• Task to carry out:
Return every entry exactly as written.

Collected data:
↓↓↓

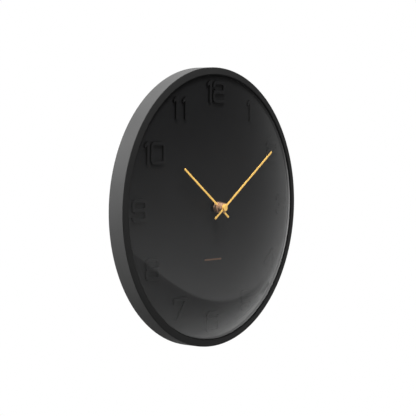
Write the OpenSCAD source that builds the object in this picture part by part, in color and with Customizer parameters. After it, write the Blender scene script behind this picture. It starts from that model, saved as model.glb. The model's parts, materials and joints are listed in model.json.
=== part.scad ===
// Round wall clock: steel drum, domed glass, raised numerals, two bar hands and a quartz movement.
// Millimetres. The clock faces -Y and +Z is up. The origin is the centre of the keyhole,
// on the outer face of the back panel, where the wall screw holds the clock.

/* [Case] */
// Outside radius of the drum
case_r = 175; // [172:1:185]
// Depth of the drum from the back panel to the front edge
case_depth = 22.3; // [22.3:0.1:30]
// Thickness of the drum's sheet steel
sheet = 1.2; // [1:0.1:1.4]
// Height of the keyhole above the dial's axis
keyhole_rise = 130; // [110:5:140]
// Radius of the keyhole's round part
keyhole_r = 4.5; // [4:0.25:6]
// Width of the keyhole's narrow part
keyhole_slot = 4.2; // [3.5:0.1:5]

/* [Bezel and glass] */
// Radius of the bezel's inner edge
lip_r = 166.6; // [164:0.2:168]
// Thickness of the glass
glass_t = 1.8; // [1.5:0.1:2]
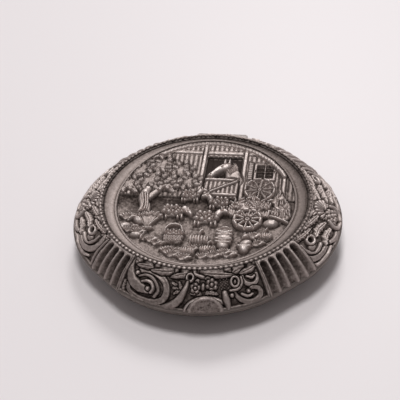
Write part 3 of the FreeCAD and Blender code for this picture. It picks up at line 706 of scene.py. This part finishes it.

↑↑↑

• Response to this exercise:
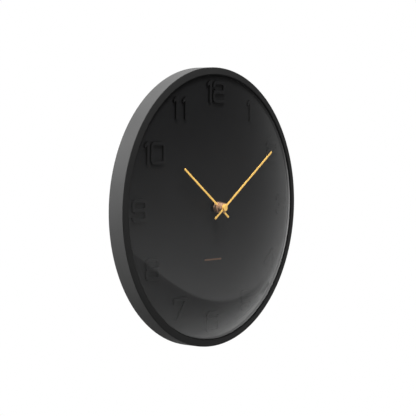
Write the OpenSCAD source that builds the object in this picture part by part, in color and with Customizer parameters. After it, write the Blender scene script behind this picture. It starts from that model, saved as model.glb. The model's parts, materials and joints are listed in model.json.
=== part.scad ===
// Round wall clock: steel drum, domed glass, raised numerals, two bar hands and a quartz movement.
// Millimetres. The clock faces -Y and +Z is up. The origin is the centre of the keyhole,
// on the outer face of the back panel, where the wall screw holds the clock.

/* [Case] */
// Outside radius of the drum
case_r = 175; // [172:1:185]
// Depth of the drum from the back panel to the front edge
case_depth = 22.3; // [22.3:0.1:30]
// Thickness of the drum's sheet steel
sheet = 1.2; // [1:0.1:1.4]
// Height of the keyhole above the dial's axis
keyhole_rise = 130; // [110:5:140]
// Radius of the keyhole's round part
keyhole_r = 4.5; // [4:0.25:6]
// Width of the keyhole's narrow part
keyhole_slot = 4.2; // [3.5:0.1:5]

/* [Bezel and glass] */
// Radius of the bezel's inner edge
lip_r = 166.6; // [164:0.2:168]
// Thickness of the glass
glass_t = 1.8; // [1.5:0.1:2]
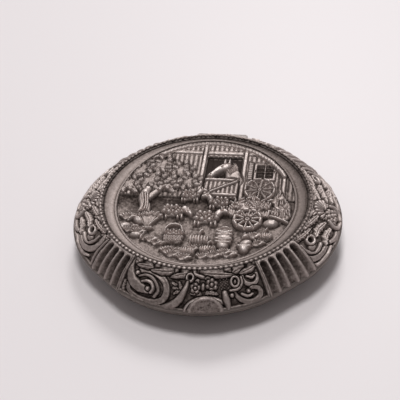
Write part 3 of the FreeCAD and Blender code for this picture. It picks up at line 706 of scene.py. This part finishes it.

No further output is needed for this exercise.